JEU-BAUDELAIRE

Correspondance

« La Nature est un temple familier où de vivants piliers

Laissent parfois sortir de confuses paroles

L’Homme y passe à travers des forêts de symboles

Qui l’observent avec des regards familiers… »

Voici « mon » Baudelaire, ceci et Paris (voir plan).  Laisser voler Baudelaire, comme on lance un cerf-volant. Écouter sa musique, se laisser emporter au gré des signes, du hasard, dans une déambulation…, voilà la petite règle du jeu : établir la liste des domiciles (Claude Pichois et Jean-Claude Avice), les illustrer, faire remonter ses souvenirs ou perdre dans l’infinie correspondance des échos et des signes. Et à chaque adresse : s’arrêter, ouvrir au hasard les œuvres complètes et noter la page ouverte aléatoirement, relire le texte devant la photo, devant la façade, revoir la façade si on peut, si on la connait, écouter les correspondances, les signes : inventer une autre chronologie des moments-Baudelaire par exemple : devant le quai d’Anjou : Levanna et Notre-Dame-Tristesse dans le Mangeur d’Opium : « Souvent à Oxford, j’ai vu Levanna dans mes rêves. Je la connaissais par ses symboles romains mais qu’est-ce que Levanna ? C’était la déesse romaine qui présidait aux premières heures de l’enfant…Ou bien, Rue Vanneau : « Le couvercle » (Les nouvelles fleurs du mal) :

« En quelque lieu qu’il aille, ou sur mer ou sur terre

Sous un climat de flamme ou sous un soleil blanc,

Serviteur de Jésus, courtisan de Cythère,

Mendiant ténébreux ou Crésus rutilant… »

Voilà donc Paris transformée en Nature…voilà notre rêve de Paris-Baudelaire, ensemble d’un bloc, pour une visite aléatoire… le plan métro parisien complètement revu où les stations auraient un autre nom… je vois Baudelaire s’engouffrer rue de Babylone. Et distiller «Poison» :

« Le vin sait revêtir le plus sordide bouge

D’un luxe miraculeux

Et fait surgir plus d’un portique fabuleux

Dans l’or de sa vapeur rouge,

Comme un soleil couchant sur un ciel nébuleux. »

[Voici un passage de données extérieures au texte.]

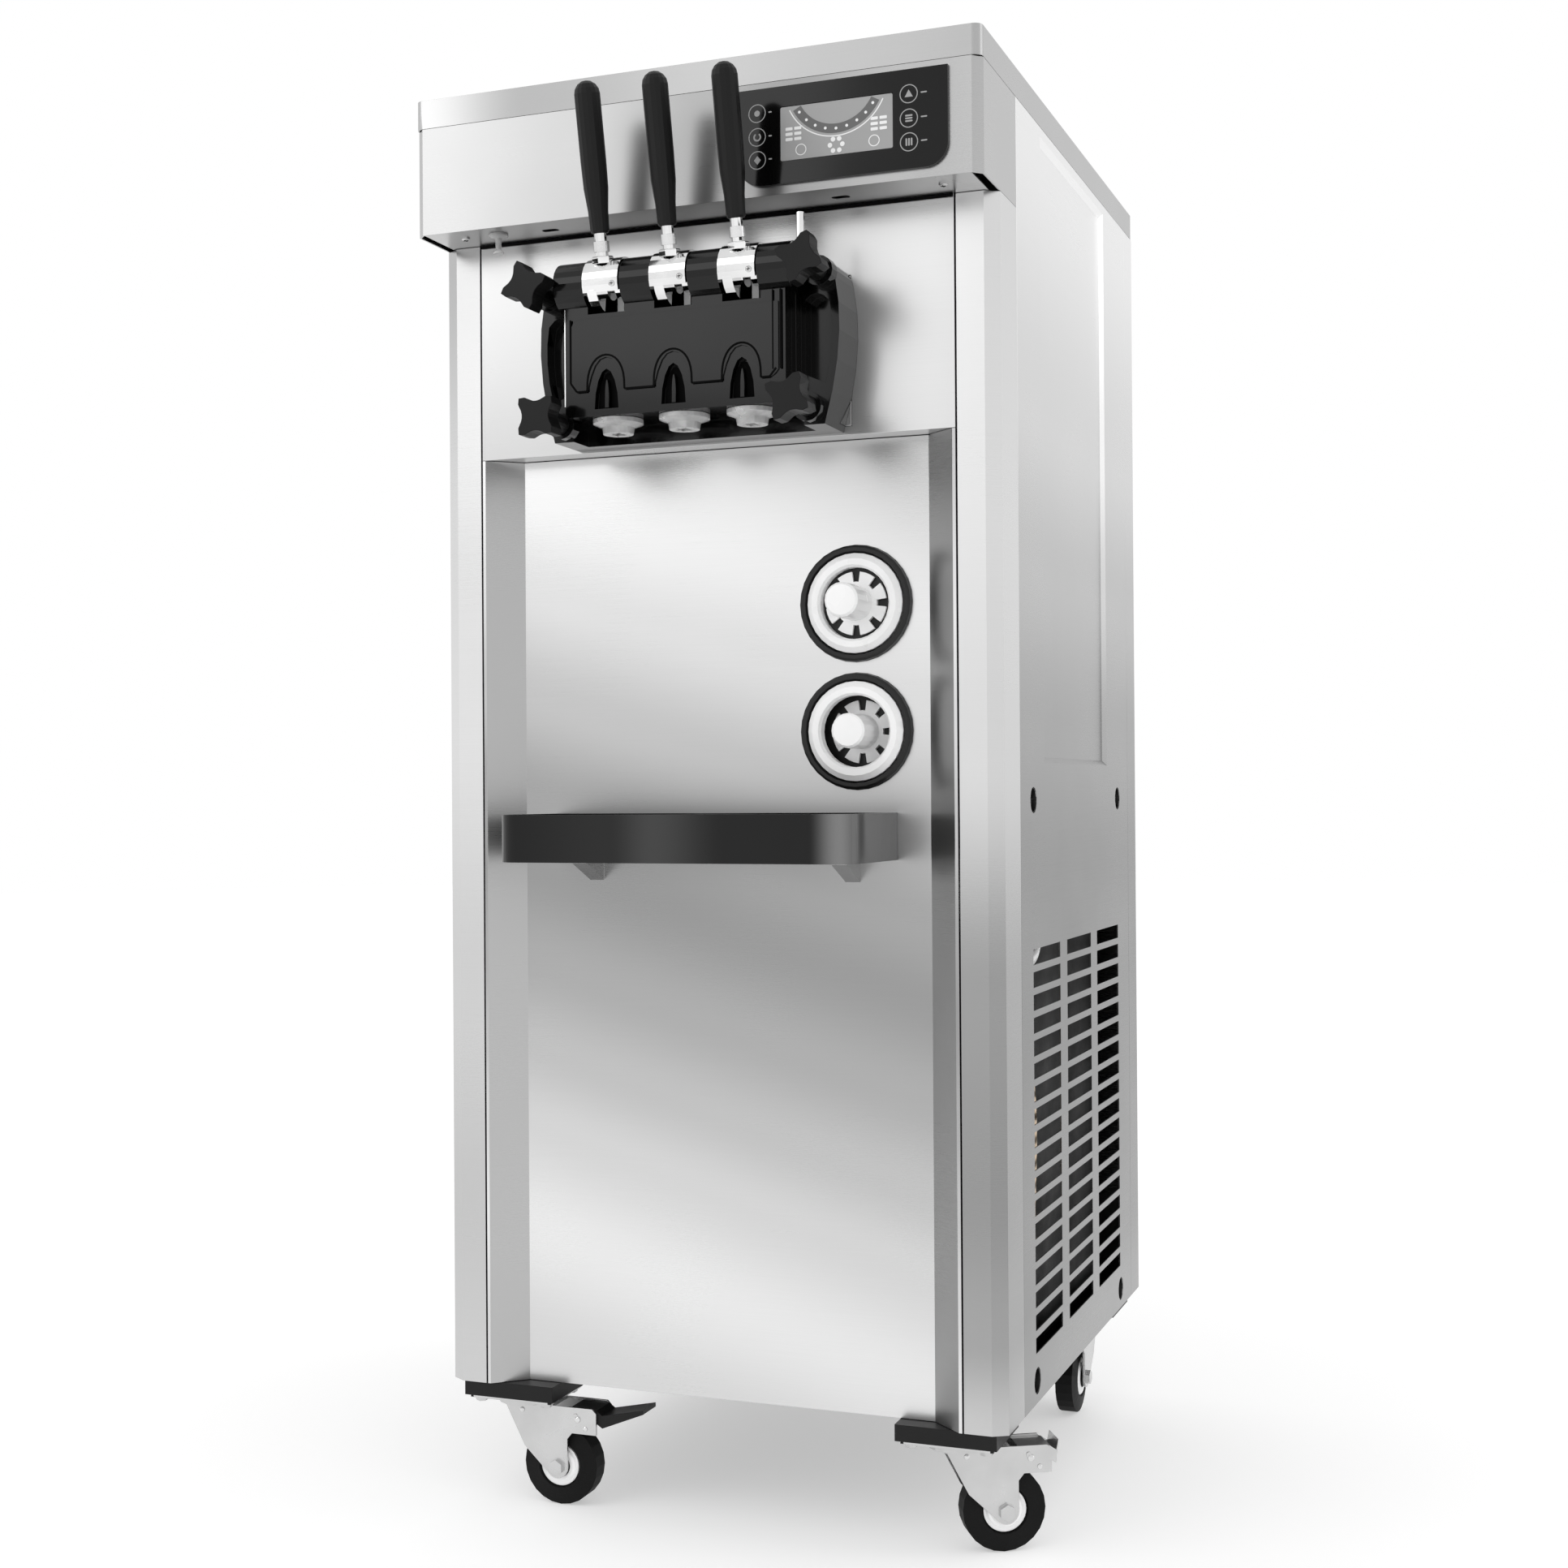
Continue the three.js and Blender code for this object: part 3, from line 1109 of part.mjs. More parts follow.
function nozzleSolid() {
  const top = up(block.bottom) - gap;
  const bottom = top - nozzle.height;
  const body = turned('z', [
    [0, bottom], [nozzle.tipRadius, bottom], [nozzle.tipRadius + 1, bottom + 6],
    [nozzle.flangeRadius, top - nozzle.flangeHeight], [nozzle.flangeRadius, top], [0, top],
  ], [0, 0], 24);
  const star = polygon(Array.from({ length: nozzle.starPoints * 2 }, (_, i) => {
    const radius = i % 2 ? nozzle.starRadius * 0.55 : nozzle.starRadius;
    const angle = (i / (nozzle.starPoints * 2)) * 2 * Math.PI;
    return [radius * Math.cos(angle), radius * Math.sin(angle)];
  }));
  return cut(body, prism('z', star, [bottom - 1, top + 1]));
}

function knobSolid() {
  const outline = Array.from({ length: knob.points }, (_, i) => {
    const angle = (i / knob.points) * 2 * Math.PI;
    const wave = (1 + Math.cos(knob.lobes * angle)) / 2;
    const radius = knob.starInner + (knob.starOuter - knob.starInner) * wave ** knob.sharpness;
    return [radius * Math.cos(angle), radius * Math.sin(angle)];
  });
  const star = prism('y', polygon(outline), [knob.front, knob.back]);
  const collar = rod('y', knob.collarRadius, [knob.back - 1, -boss.depth - gap], [0, 0], 20);
  const bore = rod('y', stud.radius + runningGap, [-stud.reach - 2, 0], [0, 0], 12);
  return cut(join(star, collar), bore);
}

function buildHandlePin() {
  const z = up(bar.z);
  const shaft = rod('x', handlePin.radius, [-bar.halfLength, handlePin.uprightX + 1], [bar.y, z], 16);
  const rise = [z - handlePin.radius, z + handlePin.upright];
  const upright = rod('z', handlePin.radius, rise, [handlePin.uprightX, bar.y], 16);
  addPart('handle_pin', join(shaft, upright), chrome);
}

function buildDispensingHead() {
  addPart('head_block', cut(headBlockCasting(), headBlockCuts()), glossBlack);
  buildHandlePin();
  ['left', 'middle', 'right'].forEach((name, i) => {
    const pivot = groupAt(tapCentres[i], bar.y, up(bar.z));
    addPart(`lever_${name}`, leverSolid(), chrome, pivot);
    const lean = THREE.MathUtils.degToRad(lever.lean);
    const stemFrame = groupAt(
      0, -lever.rodOffset - lever.gripStart * Math.sin(lean), lever.gripStart * Math.cos(lean), pivot,
    );
    stemFrame.rotation.x = lean;
    addPart(`grip_${name}`, gripSolid(), gripBlack, stemFrame);
    const tapAxis = groupAt(tapCentres[i], tap.y, 0);
    addPart(`valve_${name}`, valveSolid(), whitePlastic, tapAxis);
    addPart(`nozzle_${name}`, nozzleSolid(), clearPlastic, tapAxis);
  });
  for (const [name, x, z, turn] of studs) {
    const axis = groupAt(x, 0, up(z));
    axis.rotation.y = THREE.MathUtils.degToRad(turn);
    addPart(`star_knob_${name}`, knobSolid(), gripBlack, axis);
  }
}

buildBaseFrame();
buildSidePanels();
buildCornerPosts();
buildBackPanel();
buildDoor();
buildHeadFascia();
buildUpperFrontPlate();
buildLid();
buildHopperDeck();
buildControls();
buildCasters();
buildDripTray();
buildCupDispensers();
buildFreezingCylinders();
buildBeaters();
buildGearReducers();
buildDrive();
buildCompressor();
buildCondenser();
buildGland();
buildDispensingHead();

// The origin is on the floor, below the middle of the machine's outer box.
machine.updateMatrixWorld(true);
const outerBox = new THREE.Box3().setFromObject(machine, true);
const middle = outerBox.getCenter(new THREE.Vector3());
machine.position.set(-middle.x, -middle.y, -outerBox.min.z);
machine.updateMatrixWorld(true);

export default machine;
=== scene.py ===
"""Looks of the soft ice cream machine: camera, studio, materials and the small pieces
that the CAD frame leaves out. Lengths in the piece builders are millimetres, in the machine's
own frame: x = 0 in the middle, y = 0 at the front of the corner posts, z = 0 on the floor."""
import json
import math

import bmesh
import bpy
from mathutils import Matrix, Vector


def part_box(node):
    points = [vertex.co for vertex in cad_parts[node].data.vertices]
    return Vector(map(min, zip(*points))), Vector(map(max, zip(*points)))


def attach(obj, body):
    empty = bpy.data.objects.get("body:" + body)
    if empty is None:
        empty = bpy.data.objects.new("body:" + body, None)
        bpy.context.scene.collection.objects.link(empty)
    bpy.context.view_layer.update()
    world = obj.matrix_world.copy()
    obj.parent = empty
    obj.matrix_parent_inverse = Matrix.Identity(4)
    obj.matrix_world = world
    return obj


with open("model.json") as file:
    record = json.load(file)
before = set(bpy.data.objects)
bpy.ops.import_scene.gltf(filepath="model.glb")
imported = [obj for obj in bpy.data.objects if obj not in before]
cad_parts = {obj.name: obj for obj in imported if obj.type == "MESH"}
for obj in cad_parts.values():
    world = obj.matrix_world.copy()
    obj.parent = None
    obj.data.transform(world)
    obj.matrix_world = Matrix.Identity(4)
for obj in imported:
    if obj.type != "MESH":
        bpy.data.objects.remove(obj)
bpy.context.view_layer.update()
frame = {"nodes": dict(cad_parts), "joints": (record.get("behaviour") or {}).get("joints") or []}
NODES = frame["nodes"]
JOINTS = {joint["name"]: joint for joint in frame["joints"]}
MM = 0.001

post_low, post_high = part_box("left_corner_post"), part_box("right_corner_post")
ORIGIN = Vector(((post_low[0][0] + post_high[1][0]) / 2, post_low[0][1], 0.0))


def at(x, y, z):
    """A point of the machine's own frame, in the row frame."""
    return ORIGIN + Vector((x, y, z)) * MM


# ------------------------------------------------------------------ camera
LENS_MM = 47.64
SENSOR_MM = 36.0
CAMERA_PLACE = (723.8, -1723.5, 668.5)
YAW, PITCH, ROLL = (math.radians(angle) for angle in (20.76, 0.29, -0.376))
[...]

Et voilà mon Baudelaire rêvé, décalé ou trop en avance ou peut-être en retard, qu’importe. Me voici 17 rue du Bac et devant la façade, voilà ce que j’entends :

« Fraternité, un chant plein de joie, de lumière, d’espérance. Je ne suis point ingrat, je sais que je te dois la vie. Je sais ce qu’il t’en a couté de labeur et de soleil sur les épaules… »

Illuminations Baudelaire. Correspondance. Ou bien, 22 rue du vieux Colombier :

« Hé ! quoi ! vous ici, mon cher ? Vous, dans un mauvais lieu ! vous, le buveur de quintessences ! vous, le mangeur d’ambroisie ! En vérité, il y a de quoi me surprendre » ! Au détour d’un regard, je frôle Baudelaire. Je le laisse s’échapper, continuer son trajet parisien, plus tard je le retrouve, dans un mangeur d’opium, quoi ? comme lui, je suis fugitive ? Comme lui, l’horreur du domicile me tourmente ? Correspondance, une autre station m’appelle, je vais continuer de me promener, à peine ici, il faut repartir, déjà, ailleurs.